Mix aus Produktkommunikation und Social Media
Das war eine Menge Arbeit, schließlich galt es, die neu ausgerichtete Marke sowohl bei Privat- wie auch bei Geschäftskunden zu verankern. "Wir haben den kompletten Auftritt von Germanwings sowohl kommunikativ als auch im Corporate Design verändert und deutlich aufgewertet", sagt Marketingkopf Labonde. "Die Kombination von produktorientierter Kommunikation und sachlicher Tonalität hat uns dabei geholfen, die Neuerungen zielgruppengerecht und schnell zu vermitteln." Dabei spielten Marketing und PR nach eigenem Bekunden die komplette Klaviatur. Und bei der durfte auch Social Media Marketing via
Facebook und
Twitter nicht fehlen. Dort platziert die Fluglinie ihre aktuellen Angebote sowie Brand-Entertainment-Formate, widmet sich aber auch dem Dialog mit den Kunden. Ihr Feedback empfindet Schöttes als nützlich: "Viele Kunden nutzen insbesondere Facebook für konkrete Anfragen." Und Germanwings gehe individuell darauf ein: "Praktisch jeder Post wird beantwortet."
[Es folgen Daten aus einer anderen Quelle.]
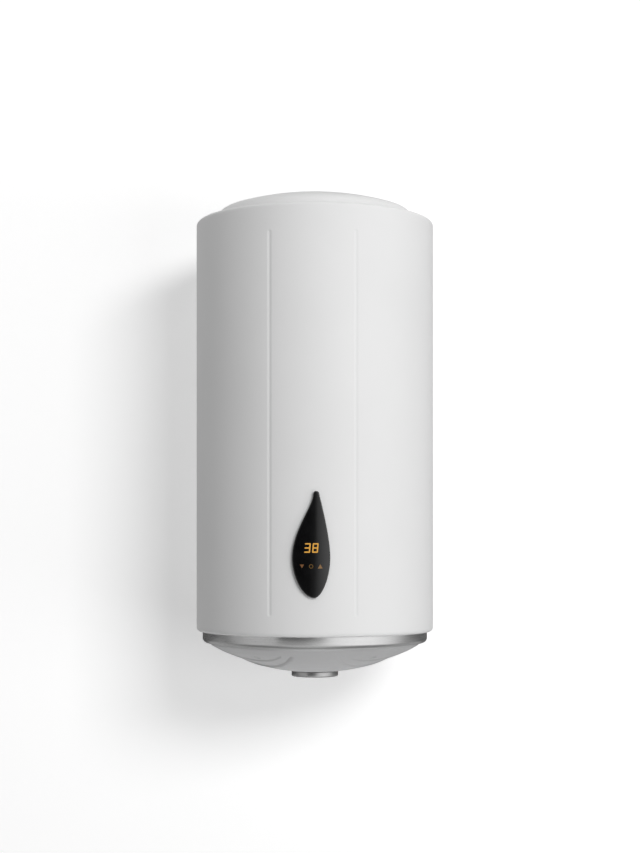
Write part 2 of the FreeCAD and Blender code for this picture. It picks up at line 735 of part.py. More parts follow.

Rundum glücklich können die Marketing- und PR-Leute bei Germanwings aber noch nicht sein, denn ihre Airline ist noch immer nicht profitabel. Im kommenden Jahr will sie nach den Worten von Marketingchef Labonde aber einen operativen Gewinn erwirtschaften. Das scheint nach seinen Worten durchaus möglich, weil die Auslastung steigt und sich die Buchungszahlen erfreulich entwickeln. Doch ganz sicher ist das nicht, denn die Konkurrenz bleibt trickreich und weitere Streiks könnten der Airline einen Strich durch die Rechnung machen.